Nudging is still relatively new, and has a lot of room to grow.

Milkman said what you might call “Nudge 1.0” was mostly about using behavioral insights to influence single decision points: Getting people to become an organ donor, or show up for their flu shot. “Nudge 2.0 will be about changing decisions in a more lasting way,” she said. “Not just single decisions but daily decisions like exercise, eating, saving, and spending. It’s harder to change someone in a more enduring way than to just change or shape a single decision when you have their attention. But it’s an important goal given how many of our decisions are small and repeated, and end up having big consequences.”

Sherman of Ideas42 thinks cities have a lot of work to do in helping people sign up for services to which they are entitled. “There’s no excuse for how difficult it is to sign up for services,” he said. Nudging could help. She also sees a lot of potential in nudges that would help the fight against climate change, whether it’s encouraging people to drive less or conserve more energy at home. Ideas42 will be working with a number of U.S. cities who won the Bloomberg Philanthropies American Cities Climate Challenge to do just that. “There’s so much good research on how to change how people use energy,” Sherman said. “It’s time to scale it up.”

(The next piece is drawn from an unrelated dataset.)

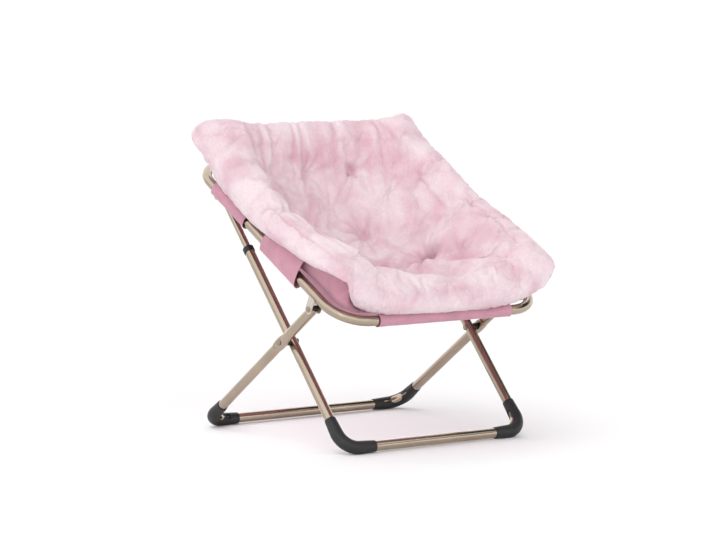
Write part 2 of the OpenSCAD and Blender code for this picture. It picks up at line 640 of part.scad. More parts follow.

Government leaders might also think about a new audience of people to nudge: themselves. Hallsworth said policymakers, too, are susceptible to biases that can impact decision making. Last year, the Behavioral Insights Team released a report that aimed to start a discussion about how to draw on behavioral science to improve the way governments make policy.

“We tend to think about nudging the population and changing policies to do that, but what about the biases in the systems of government itself?” Hallsworth said. “We’ve done some initial thinking on it, and it would be great to turn it into practice.”